Probleme an der Basis

Doch wie sieht es an der Basis aus? "Da muss man einfach kreativ sein", sagt Petra Wend, Rektorin der Queen Magaret University im schottischen Edinburgh und UK-Expertin des deutschen Centrums für Hochschulentwicklung. In Schottland sind die Kürzungen zwar geringer, dafür gibt es keine "ausgleichenden" Gebühren. An ihrer Uni mussten in den vergangenen Jahren 80 Stellen gekippt werden. Mit Partnern teilt man sich nun Kurse, Fusionen soll es bei der IT und in der Verwaltung geben. Die gesamte britische Hochschullandschaft sei "in einer Phase der Umstrukturierung".

Britische Forscher werden zunehmend um ihre Projekte kämpfen müssen. Bei den turnusmäßigen Evaluationen für wissenschaftliche Vorhaben sei das schon zu sehen, sagt Wend: "Die Strategie ist, dass nur noch die Allerbesten Geld bekommen.
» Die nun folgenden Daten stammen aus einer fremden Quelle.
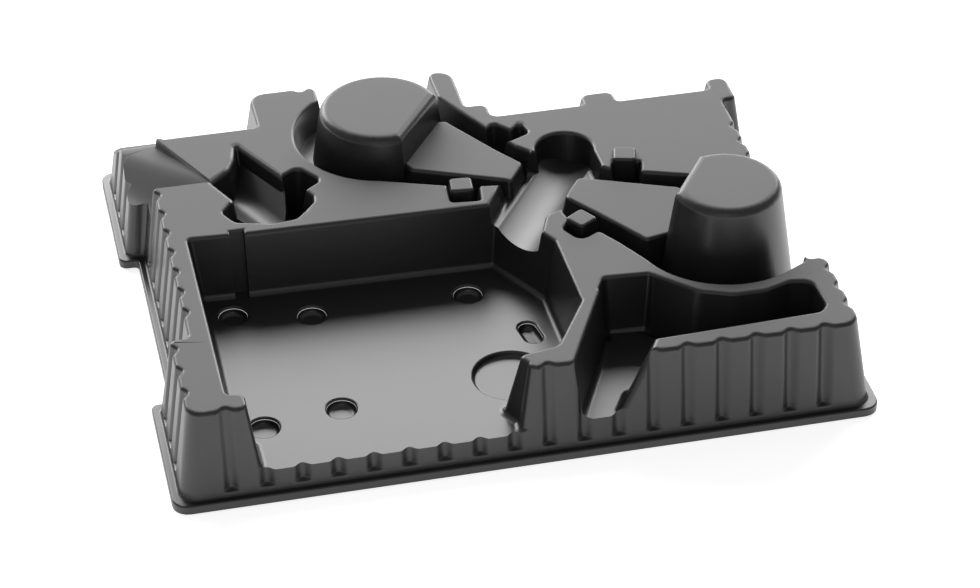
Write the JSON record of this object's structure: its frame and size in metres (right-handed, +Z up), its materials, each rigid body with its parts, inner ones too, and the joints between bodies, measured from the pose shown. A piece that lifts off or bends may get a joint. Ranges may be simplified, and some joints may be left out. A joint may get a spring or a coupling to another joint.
{
  "type": "tool case insert",
  "caption": "Vacuum-formed tray of dark plastic that fills a tool case, with fluted outer walls, a big open pocket, an open chute, a deep side pocket and round towers ringed by channels.",
  "frame": {"origin": "centre of the bounding box at the rest plane, under the foot of the lip", "axes": "+X to the right along the front edge with the open tray lip, +Y to the back, +Z up"},
  "size_m": [0.386, 0.32, 0.086],
  "materials": {
    "sheet": "satin black vacuum-formed sheet, slightly glossier where it was stretched"
  },
  "bodies": {
    "root": {"insert_tray": "sheet"}
  },
  "joints": []
}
Wenig Gewinn versprechende Geistes- und Sozialwissenschaften fallen da durchs Raster." Das demotiviere das Personal, gut vorstellbar daher, dass sich viele mittlerweile anderweitig umschauen. Deutsche Wissenschaftler könnten vor allem abwandern, wenn in ihrer Heimat ein attraktiver Lehrstuhl auf sie wartet.